I have to say that I am much more skeptical than Justice Kennedy or prof. Blackman about whether prayer really has much of a positive value in setting the tone for the deliberations of a legislature or of a town council. There seems to be little evidence, for instance, that the prayers in the U.S. Congress (or in the Canadian Parliament) succeed at “remind[ing] lawmakers to transcend petty differences in pursuit of a higher purpose” (Town of Greece, p. 6), although I suppose one can always say that their petty differences might get even worse than they already are without the benefit of legislative prayers. And while I haven’t studied the issue, of course, I rather doubt that Saguenay’s municipal council does a much better job than those of neighbouring municipalities which do not open their council meetings with prayers, or indeed that its own performance improved in any noticeable way when the Mayor Tremblay went on his prayer crusade.

For my part, I suspect that public prayer is often the product of a familiar public choice problem: officeholders using the powers of their office to advance their personal interests and pet causes, not for the benefit of the public, but rather at its expense. Of course, such roads or bridges to nowhere, monuments to former leaders of the politicians’ parties, and assorted other white elephants are presented and defended as being in the public interest. But what they really do use the resources taken from the public as a whole ― or, “better” yet, from electoral minorities not part of the politicians’ coalitions ― for the benefit of the politicians, their friends, or their supporters. Of course, legislative prayer does not necessarily involve a transfer of public funds (the chaplains who led the prayers in Town of Greece were volunteers; the mayor of Saguenay hasn’t, so far as I know, got a pay raise to compensate him for his new task of leading the municipal council’s prayers). But the principle remains the same: religious majorities of municipal councils or legislatures set up a prayer regime which advances their conception of religion and/or of the duties of a religious official, and possibly also wins them the support of some religious voters, while imposing a cost, no less real for being emotional rather than pecuniary (and even for not reaching the threshold of coercion!) on religious minorities whose political support they can afford to dispense with.

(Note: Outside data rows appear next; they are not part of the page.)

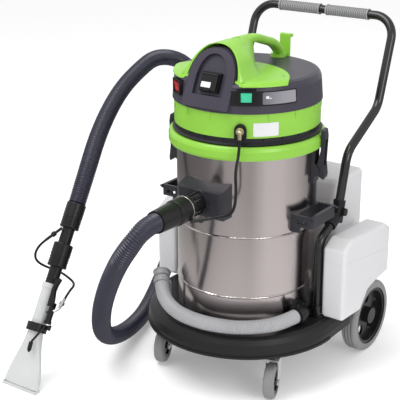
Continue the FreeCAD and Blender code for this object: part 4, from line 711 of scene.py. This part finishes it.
panel = curved_plate("switch_panel", (0.2040, 0.2012), 57.2, 0.0475, cover_low + 0.0255,
                     cover_low + 0.0565, 0.003, 0.0008)
made_of(panel, panel_grey, "head")


def print_on(name, places, body):
    """A flat print with the given outline, as thick as its film."""
    shape = bmesh.new()
    shape.faces.new([shape.verts.new(place) for place in places])
    patch = finished(name, shape)
    skin = patch.modifiers.new("film", "SOLIDIFY")
    skin.thickness = 0.0006
    skin.offset = 0
    return made_of(patch, film, body)


def drop_sign(name, degrees, height, size, radius=0.2032):
    """A small drop, the usual sign for water, on the panel beside the switch."""
    places = []
    for step in range(24):
        swing = 2 * math.pi * step / 24
        across = -math.sin(swing) * (1 + math.cos(swing)) ** 0.5 * 0.42 * size
        angle = math.radians(degrees) + across / radius
        z = height + math.cos(swing) * 0.62 * size
        places.append((radius * math.sin(angle), -radius * math.cos(angle), z))
    print_on(name, places, "head")


drop_sign("drop_sign_large", 47.5, cover_low + 0.0415, 0.0100)
drop_sign("drop_sign_small", 49.8, cover_low + 0.0385, 0.0065)


def flap_label():
    """It lies on the flap's leaning face, by the flap's lower left corner."""
    out = Vector((0, -0.9114, 0.4116))
    up = Vector((0, 0.4116, 0.9114))
    low = 0.698                        # how far up that face the label starts
    left, right, height, corner = -0.0205, 0.0090, 0.0145, 0.0016
    places = []
    for quarter, (x, rise) in enumerate(((right, height), (left, height), (left, 0), (right, 0))):
        middle_x = x + (corner if x < 0 else -corner)
        middle_rise = low + rise + (-corner if rise else corner)
        for step in range(5):
            swing = math.radians(90 * quarter + 22.5 * step)
            place = up * (middle_rise + corner * math.sin(swing)) + out * 0.5276
            place.x = middle_x + corner * math.cos(swing)
            places.append(place)
    print_on("flap_label", places, "flap")


flap_label()


# ---- Small metal fixings: a domed rivet with a hexagon socket in the suction hose's cuff, and
# the nickel spring ring round the cuff's mouth.
def domed_screw(name, place, axis, radius):
    axis = Vector(axis).normalized()
    across = axis.orthogonal().normalized()
    third = axis.cross(across)
    socket = 0.42                      # the hexagon's share of the head's radius
    profile = [(1, -0.1), (1, 0.25), (0.88, 0.48), (0.62, 0.62), (socket, 0.62), (0.40, 0.2),
               (0, 0.2)]
    shape = bmesh.new()
    rings = []
    for reach, rise in profile:
        ring = []
        for step in range(24):
            swing = 2 * math.pi * step / 24
            flat = 1.0
            if reach <= socket:
                flat = math.cos(math.pi / 6) / math.cos(swing % (math.pi / 3) - math.pi / 6)
            out = (across * math.cos(swing) + third * math.sin(swing)) * reach * flat * radius
            ring.append(shape.verts.new(Vector(place) + out + axis * rise * radius))
        rings.append(ring)
    for one, two in zip(rings, rings[1:]):
        for step in range(24):
            nxt = (step + 1) % 24
            shape.faces.new((one[step], one[nxt], two[nxt], two[step]))
    bmesh.ops.remove_doubles(shape, verts=shape.verts, dist=1e-7)
    return finished(name, shape)


cuff_low, cuff_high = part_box("hose_cuff")
cuff_mid = (cuff_low + cuff_high) / 2
cuff_r = (cuff_high.x - cuff_low.x) / 2
made_of(domed_screw("cuff_rivet", (cuff_mid.x - 0.026, -0.330, cuff_mid.z - 0.0205),
                    (-0.79, 0, -0.62), 0.0028), nickel, "chassis")
turns = [2 * math.pi * step / 64 for step in range(65)]
hoop = [Vector((cuff_r * math.sin(swing), cuff_high.y - 0.004, cuff_mid.z + cuff_r * math.cos(swing)))
        for swing in turns]
made_of(ribbed_tube("cuff_ring", hoop, [0.0009], 8), nickel, "chassis")
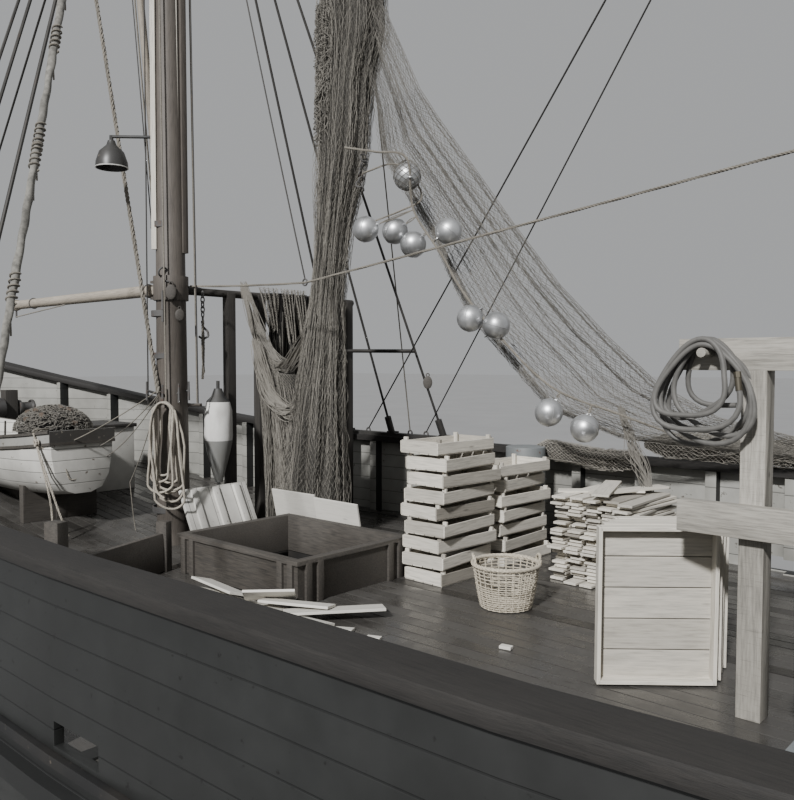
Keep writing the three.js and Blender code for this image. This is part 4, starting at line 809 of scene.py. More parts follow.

This approach to public prayer ― asking what its value is, and paying attention to public choice concerns ― also helps explain why, to me at least, the prayers at Remembrance Day ceremonies (which, as I wrote here, the Supreme Court may want to distinguish from the municipal council prayers) do not seem to raise the same concerns as legislative prayer. Remembrance Day prayers are, arguably, not for the benefit of politicians (who might have had little to do with their inclusion in the ceremonies), but of the members of the Canadian forces, the veterans, and their families. And even if some members of the public who attend the ceremony do not like the prayers, that cost, in that specific context, does not matter. We do not attend (or watch) these ceremonies for our own sake, but to pay respect to the veterans and the victims of the wars. It is their day, not ours, and our own feelings are very much secondary.

That is not true in the case of municipal council meetings, however. If politicians are public servants, as they claim to be, then what matters is their prayers’ benefits and costs to the public. Officeholders should not be able to hide between specious claims that prayers set the right tone for their partisan squabbles, otherwise known as deliberations, while in reality favouring their religious feelings, or constituents, at the expense of dissenters.